In fact, while Yanofsky speaks of meaning in a very general sense, I think we might apply a similar analogy to meaning in the sense of intentionality or ‘aboutness’. Let’s suppose we are dealing with strings of characters and the task is to identify what those characters mean (let’s keep it simple and suppose ‘what it means’ is just a matter of identifying which physical object is referred to by the string of characters). Now any string of characters has an idefinitely long list of possible interpretations. We could read them in English, in French, or in any arbitrary encoding we care to devise, so that, in short, we can make them be about anything. But Grice helpfully tells us that we can assume in interpreting human utterances that only the minimum of necessary and relevant information has been provided. So in a way rather similar to the search for a Kolmogorov value, we need to look for the simplest meaning that would have required this string of characters to convey it.

Is that, too, a non-computable problem? Intuitively, I feel it probably is, though I’m not quite sure how we could shape a proof – perhaps something about examining a tricksy self-referential string like ‘the meaning of this string is not determinable’, but I leave that as an exercise for the reader.

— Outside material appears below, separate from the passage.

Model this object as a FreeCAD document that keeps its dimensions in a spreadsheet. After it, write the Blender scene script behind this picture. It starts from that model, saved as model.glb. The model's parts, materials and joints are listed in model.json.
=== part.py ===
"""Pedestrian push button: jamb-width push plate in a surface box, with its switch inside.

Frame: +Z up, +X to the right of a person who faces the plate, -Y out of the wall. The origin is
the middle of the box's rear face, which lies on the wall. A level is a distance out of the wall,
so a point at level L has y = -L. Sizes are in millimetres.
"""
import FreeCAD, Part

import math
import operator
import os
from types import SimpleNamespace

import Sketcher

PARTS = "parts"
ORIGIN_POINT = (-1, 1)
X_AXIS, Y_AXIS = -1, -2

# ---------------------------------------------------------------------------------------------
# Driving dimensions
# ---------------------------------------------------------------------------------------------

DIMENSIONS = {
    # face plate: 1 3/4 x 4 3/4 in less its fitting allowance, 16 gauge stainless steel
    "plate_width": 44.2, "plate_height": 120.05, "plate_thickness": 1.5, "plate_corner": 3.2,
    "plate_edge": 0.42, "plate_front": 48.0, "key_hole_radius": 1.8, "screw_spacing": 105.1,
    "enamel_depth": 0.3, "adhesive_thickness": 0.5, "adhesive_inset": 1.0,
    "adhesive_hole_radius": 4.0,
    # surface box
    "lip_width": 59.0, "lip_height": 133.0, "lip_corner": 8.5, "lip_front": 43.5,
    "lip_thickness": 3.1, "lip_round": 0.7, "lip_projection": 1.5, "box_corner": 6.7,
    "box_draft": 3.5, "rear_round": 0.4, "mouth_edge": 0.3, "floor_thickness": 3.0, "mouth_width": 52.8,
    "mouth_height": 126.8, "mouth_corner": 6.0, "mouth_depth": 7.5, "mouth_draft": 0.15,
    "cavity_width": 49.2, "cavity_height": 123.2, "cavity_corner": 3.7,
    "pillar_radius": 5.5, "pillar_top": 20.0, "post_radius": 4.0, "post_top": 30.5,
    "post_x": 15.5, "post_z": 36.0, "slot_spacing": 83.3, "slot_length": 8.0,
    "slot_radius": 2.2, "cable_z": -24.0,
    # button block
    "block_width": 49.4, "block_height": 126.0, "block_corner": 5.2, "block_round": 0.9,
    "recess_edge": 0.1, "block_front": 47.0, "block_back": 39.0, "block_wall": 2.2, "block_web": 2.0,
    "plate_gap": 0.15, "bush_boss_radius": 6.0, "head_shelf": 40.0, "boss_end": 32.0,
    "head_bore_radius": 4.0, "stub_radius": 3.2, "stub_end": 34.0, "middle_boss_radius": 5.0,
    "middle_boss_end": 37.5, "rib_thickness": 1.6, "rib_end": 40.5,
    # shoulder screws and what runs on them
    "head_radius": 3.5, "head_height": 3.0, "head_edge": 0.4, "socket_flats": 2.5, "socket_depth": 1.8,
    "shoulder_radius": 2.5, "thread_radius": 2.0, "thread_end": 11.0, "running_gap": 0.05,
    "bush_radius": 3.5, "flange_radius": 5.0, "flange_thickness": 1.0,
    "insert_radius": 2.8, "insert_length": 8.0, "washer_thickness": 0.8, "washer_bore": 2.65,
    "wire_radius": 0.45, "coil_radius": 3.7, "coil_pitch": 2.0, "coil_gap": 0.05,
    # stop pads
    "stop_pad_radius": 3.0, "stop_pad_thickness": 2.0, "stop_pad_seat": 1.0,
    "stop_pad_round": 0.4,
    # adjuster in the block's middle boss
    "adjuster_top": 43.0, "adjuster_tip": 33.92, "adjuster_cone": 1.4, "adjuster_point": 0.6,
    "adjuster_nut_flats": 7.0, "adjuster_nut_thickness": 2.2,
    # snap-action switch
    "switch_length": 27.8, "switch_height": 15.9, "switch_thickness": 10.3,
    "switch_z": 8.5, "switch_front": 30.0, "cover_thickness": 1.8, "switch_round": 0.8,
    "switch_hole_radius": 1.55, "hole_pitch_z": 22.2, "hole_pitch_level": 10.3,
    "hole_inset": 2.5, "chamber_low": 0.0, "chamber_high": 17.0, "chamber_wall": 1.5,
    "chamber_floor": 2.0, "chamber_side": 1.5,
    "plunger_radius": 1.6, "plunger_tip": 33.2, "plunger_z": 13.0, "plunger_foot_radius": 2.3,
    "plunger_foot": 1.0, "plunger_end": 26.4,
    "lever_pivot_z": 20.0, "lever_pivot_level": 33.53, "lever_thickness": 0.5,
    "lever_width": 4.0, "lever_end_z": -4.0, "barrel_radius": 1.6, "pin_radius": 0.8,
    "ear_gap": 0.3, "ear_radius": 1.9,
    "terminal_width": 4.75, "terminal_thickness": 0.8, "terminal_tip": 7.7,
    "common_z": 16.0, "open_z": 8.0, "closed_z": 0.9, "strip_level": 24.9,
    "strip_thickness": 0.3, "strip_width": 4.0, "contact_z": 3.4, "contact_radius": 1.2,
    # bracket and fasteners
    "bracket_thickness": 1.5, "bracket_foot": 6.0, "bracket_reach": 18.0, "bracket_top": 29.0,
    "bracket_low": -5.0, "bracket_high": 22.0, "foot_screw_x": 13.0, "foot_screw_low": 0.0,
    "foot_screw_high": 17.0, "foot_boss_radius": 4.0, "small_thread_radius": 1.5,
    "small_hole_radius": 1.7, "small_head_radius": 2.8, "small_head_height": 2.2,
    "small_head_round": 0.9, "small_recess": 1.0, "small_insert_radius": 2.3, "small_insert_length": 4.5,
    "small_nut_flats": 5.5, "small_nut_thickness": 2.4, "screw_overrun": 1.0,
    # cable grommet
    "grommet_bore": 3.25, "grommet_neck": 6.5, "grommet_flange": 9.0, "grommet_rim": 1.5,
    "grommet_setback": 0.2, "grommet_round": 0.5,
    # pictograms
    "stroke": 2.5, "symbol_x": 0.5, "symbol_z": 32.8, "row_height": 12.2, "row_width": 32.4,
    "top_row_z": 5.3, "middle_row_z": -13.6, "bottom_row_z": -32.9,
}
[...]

Curiously, this reasoning seems to imply that all strings of characters that have a meaning at all have one correct meaning. We just can’t be sure (computationally at least) what it is.

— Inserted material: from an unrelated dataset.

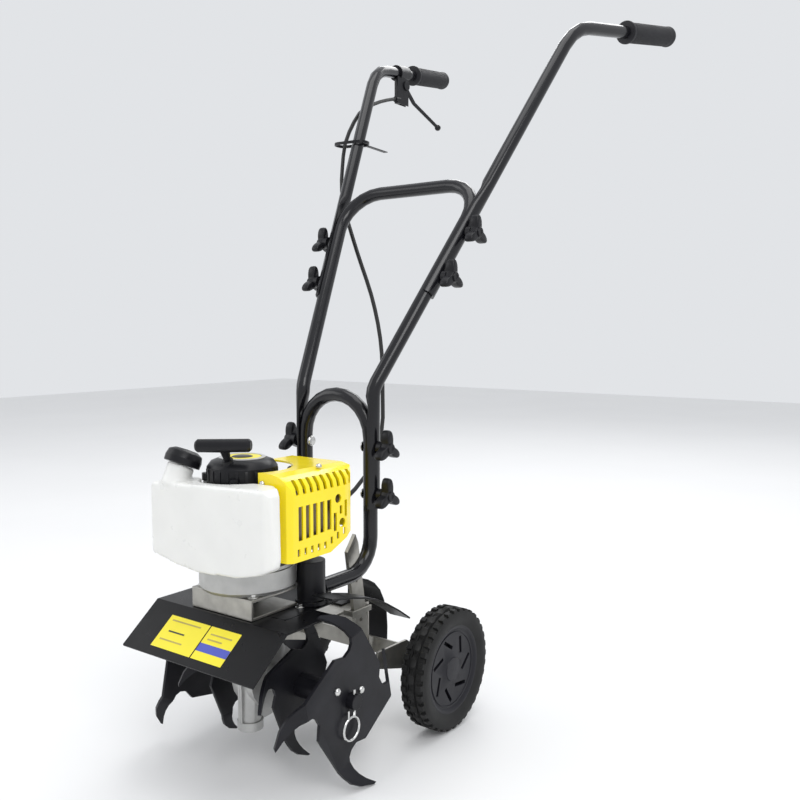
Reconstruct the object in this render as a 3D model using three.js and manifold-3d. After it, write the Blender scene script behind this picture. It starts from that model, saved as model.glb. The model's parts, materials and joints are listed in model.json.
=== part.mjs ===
// A small two-stroke garden tiller: an upright engine on a worm gearbox, four star tines on one axle,
// a folding tube handle with hand knobs, and two transport wheels behind the tines.
// Millimetres, +Z up, -Y is the front, +X is the operator's left. The ground is z = 0.
import * as THREE from "three";
import { mergeVertices } from "three/addons/utils/BufferGeometryUtils.js";
import Module from "manifold-3d";

const wasm = await Module();
wasm.setup();

// ---- driving dimensions ----
const GAP = 0.3; // clearance left between pieces that touch
const TUBE_R = 10.5; // handle tube
const TUBE_SIDES = 20;
const SADDLE_WALL = 3.2; // thickness of a tube end pressed into a saddle
const SADDLE_OFFSET = 5; // axis of a saddled tube from the axis of the tube it hugs
const AXLE_Z = 116.5; // tine axle height
const AXLE_R = 10;
const TINE_T = 4.5;
const INNER_SCALE = 0.79; // the inner stars are smaller, to turn under the frame plate
// Star plates on each half of the axle: places along it, size of the outer star, its turn, its folds.
const HALF_ROTORS = {
  left: { inner: 66, outer: 150, scale: 1, turn: 0, folds: [0.42, -0.7, -0.7, -0.5] },
  right: { inner: 50, outer: 126, scale: 0.93, turn: -Math.PI / 4, folds: [0.6, 0.5, 0.6, 0.5] },
};
const SHAFT_Y = -27; // engine and drive shaft axis, in front of the axle
const WHEEL_R = 89;
const WHEEL_Y = 220;
const WHEEL_X = 151; // middle of a wheel
const WHEEL_W = 40;
const ARCH_X = 62; // half width of the lower arch
const ARCH_Y = 157;
const ARCH_TOP = 487.5;
const ARCH_RUN_Z = 236; // height of the arch's forward run
const POST_Y = 28;
const POST_R = 19;
const MID_FOOT_Z = 326; // lower end of the middle handle's legs
const MID_KNEE_Z = 498;
const MID_TOP = [137.6, 352, 807]; // corner of the middle handle's cross bar
const UPPER_FOOT_Z = 634; // lower end of the upper handles
const HANDLE_BEND_Z = 1068;
const GRIP_END = [249, 815, 1120];
const GRIP_LENGTH = 150;
const GRIP_R = 16.5;
const KNOB_HEIGHTS = [726, 659, 414.5, 346];
const DECK_Z = 218.9; // top of the frame plate and of the guard
const DECK_T = 2.4;
const CHANNEL_TOP = 246;
const CHANNEL_X = 55;
const CHANNEL_FRONT = -76;
const PLATE_X = 84;
const PLATE_FRONT = -46;
const GUARD_X = 120;
const HOUSING_R = 64; // clutch housing
const STARTER_TOP = 417;
const STARTER_R = 46;
const STARTER_X = -3; // the starter sits a little off the crankshaft
const STARTER_Y = -32;
const FAN_R = 57;
const COVER_BACK = 77;
const COVER_SIDE = 105;
const STAKE_TILT = 0.163; // radians from upright
const STAKE_X = 40;

// ---- materials ----
const paint = { color: 0x1b1b1d, roughness: 0.35, metalness: 0.4 };
const looks = {
  tube: paint,
  sheet: { color: 0x161617, roughness: 0.4, metalness: 0.4 },
  tine: { color: 0x2a2a2d, roughness: 0.55, metalness: 0.6 },
  zinc: { color: 0xb9b7a6, roughness: 0.4, metalness: 0.8 },
  aluminium: { color: 0xc6c8ca, roughness: 0.45, metalness: 0.9 },
  steel: { color: 0x9a9a98, roughness: 0.35, metalness: 0.9 },
  rubber: { color: 0x141414, roughness: 0.8, metalness: 0 },
  tyre: { color: 0x4a4641, roughness: 0.9, metalness: 0 },
  black: { color: 0x141415, roughness: 0.45, metalness: 0 },
  yellow: { color: 0xf7e600, roughness: 0.35, metalness: 0 },
  tank: { color: 0xeceeea, roughness: 0.4, metalness: 0 },
  burnt: { color: 0x6f6250, roughness: 0.6, metalness: 0.7 },
};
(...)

7 thoughts on “Kolmogorov meaning

  1. The proof for the uncomputability of Kolmogorov complexity typically uses Berry’s paradox: take “the smallest number not expressible in less than eleven words”. We can order all English expressions naming numbers according to length, check the numbers they correspond to, and thus, find out which number answers to the above description. But that description only contains ten words—yielding contradiction.

    Similarly, if Kolmogorov complexity were computable, one could construct a program that outputs a number such that it can be proven to have a Kolmogorov complexity of x, but the program itself has less than x bits—but the Kolmogorov complexity is defined as the shortest program producing a certain number: contradiction.

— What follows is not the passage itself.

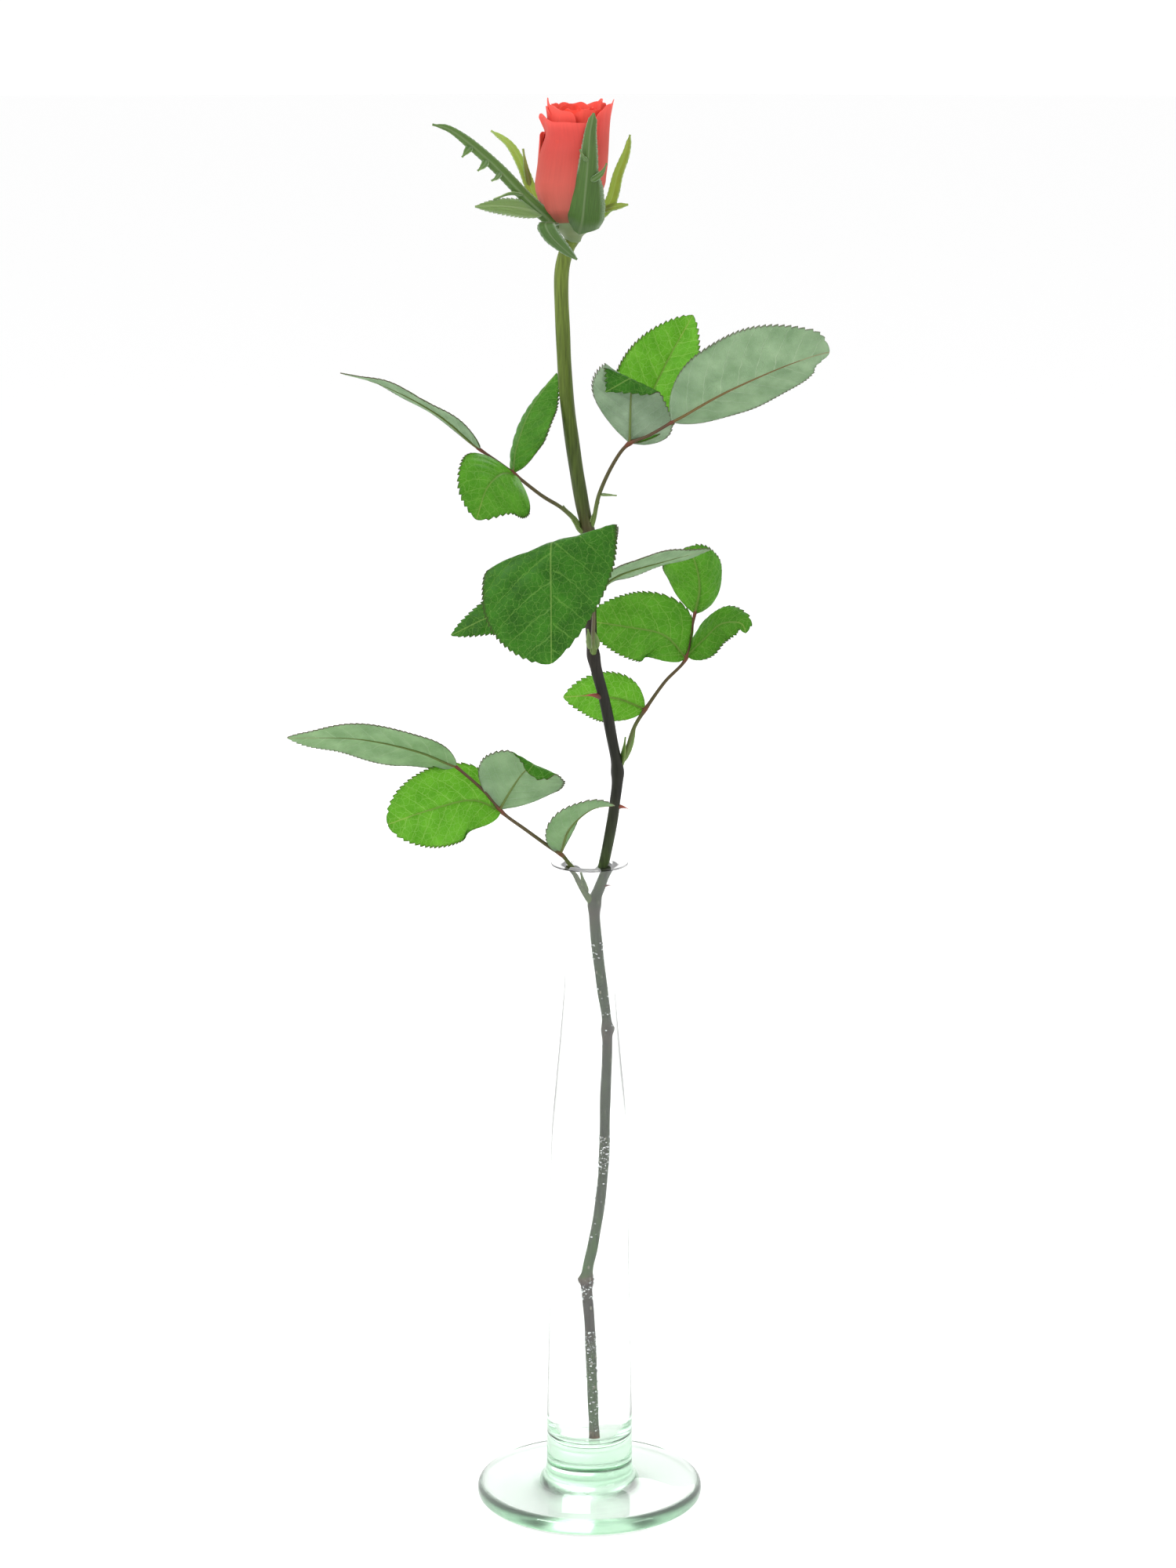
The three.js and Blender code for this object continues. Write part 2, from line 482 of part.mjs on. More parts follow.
export default group;
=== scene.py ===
# %% [markdown]
# # A cut rose in a bud vase
# One rose stands in a slim vase of blown glass, filled with water. The construction model gives every
# piece its size and place. This script dresses it: clear glass and water that bend the light, bark that
# changes colour down the stem, thin leaves with veins and saw teeth, and velvety petals.
# Shapes are written in millimetres and turned to metres when a mesh is made.

# %% The frame
import math

import bpy
import numpy as np
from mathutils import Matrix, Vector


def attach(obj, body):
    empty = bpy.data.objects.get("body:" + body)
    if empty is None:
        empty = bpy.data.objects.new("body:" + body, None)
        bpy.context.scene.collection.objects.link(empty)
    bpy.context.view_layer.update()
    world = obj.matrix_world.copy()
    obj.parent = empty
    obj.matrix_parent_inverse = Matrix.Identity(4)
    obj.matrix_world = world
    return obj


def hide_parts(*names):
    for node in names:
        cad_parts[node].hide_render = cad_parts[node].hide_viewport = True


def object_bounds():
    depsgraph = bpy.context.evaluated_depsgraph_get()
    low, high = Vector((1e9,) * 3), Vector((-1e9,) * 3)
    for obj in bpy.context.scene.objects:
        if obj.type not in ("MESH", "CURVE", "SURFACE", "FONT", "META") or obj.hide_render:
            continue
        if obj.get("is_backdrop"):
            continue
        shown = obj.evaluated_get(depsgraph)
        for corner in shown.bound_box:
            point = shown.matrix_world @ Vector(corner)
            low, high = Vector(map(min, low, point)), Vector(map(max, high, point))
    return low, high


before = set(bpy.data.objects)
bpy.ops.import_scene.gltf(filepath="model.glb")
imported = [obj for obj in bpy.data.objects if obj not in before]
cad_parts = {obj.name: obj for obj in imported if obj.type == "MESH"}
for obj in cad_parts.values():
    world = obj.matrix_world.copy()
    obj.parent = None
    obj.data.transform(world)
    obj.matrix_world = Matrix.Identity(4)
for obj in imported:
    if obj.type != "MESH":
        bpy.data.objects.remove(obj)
cad_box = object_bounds()
MM = 0.001  # metres in a millimetre
print("construction nodes:", ", ".join(sorted(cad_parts)))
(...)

    I think there’s another opening for the uncomputability of Kolmogorov complexity to enter the mind, and that’s in induction: you can base a formal theory of induction upon Kolmogorov complexity (Solomonoff induction), which gives formal meaning to the question of how you get to general principles from isolated observations. Perhaps one can reframe the problem of meaning in a similar way—as an inductive step of reasoning from representation to represented.

  2. Math is a proof of itself, math proves math…
    …is this kind of string, a very simple computational object of meaning…
    …that one plus unknown equals one unknown and describes definite and indefinite searches (1+x=1x)…

    Wouldn’t value be found in embracing the search for…

  3. (‘the meaning of this string is not determinable’)

    One is then compelled to consider: Just because the meaning of the string is not determinable, does this make the meaning of the string correspond to a subjective reality that can be whatever one says it is, or does this make the meaning of the string correspond to an objective reality that just happens to be indeterminate? If it is an objective reality, then I do concur that: “Curiously, this reasoning seems to imply that all strings of characters that have a meaning at all have one correct meaning. We just can’t be sure (computationally at least) what it is.”

  4. It could be said that science is the search for the shortest mechanism that produces observed phenomena, for the universe’s shortest program that produces the system in question. The laws of nature are really just compression algorithms. And the much sought after Theory of Everything would be the ultimate minimum program. But as Yanosfky notes, we could never know whether we’ve found the truly minimal one, or if a yet more basic one awaited discovery.

    I’m not sure I’m on board with equating meaning with this, or at least with equating all possible meanings with it. But admittedly, other meanings would likely all be relative to a particular observer, such as the meaning of this comment to an English speaker versus someone who doesn’t know English.

  5. I don’t really see what measuring complexity has to do with meaning in the intentional sense. Meaning in the explanatory sense however usually implies that the explanation of a phenomenon should be smaller than the actual thing being explained. This is a practical concern, and related to the limited amount of memory and capacity we have in our brains to model things.

    If you want to analyze text with maths, there are loads of better tools available than Kolmogorov complexity. Shannon entropy for example, it works at about the same level, does not care about grammar or word boundaries.

    “Curiously, this reasoning seems to imply that all strings of characters that have a meaning at all have one correct meaning. We just can’t be sure (computationally at least) what it is.”

    The problem here might be that the computer that executes the Kolmogorov algorithm itself is not well defined. There is no single one computer instance that defines the “correct” meaning of all possible strings. In fact, the complexity measure should include the size of the machine executing the algorithm, but this leads to a regress: what framework do we use to describe the machine, to measure the size?

  6. Pingback: Kolmogorov meaning – Health and Fitness Recipes

  7. language never uses the minumal computational complexity to operate. It is a practical combination of the requirements of conciseness and information redundancy, largely determined by patterns of language inherited by speech, not the written word.

    Written chinese has less information redundancy than english for instance, and is more prone to misinterpretation should there be transmission issues. English has surprising strength in the face of numerous missing characters and the intended maning cn stll be gssed at, if you get my meaning.

    But language is word based, not character based, and according to Chomsky has all kinds of universally determinitive grammar rules. Finding the minimum “meaning” in a string of characters probably isn’t one of them.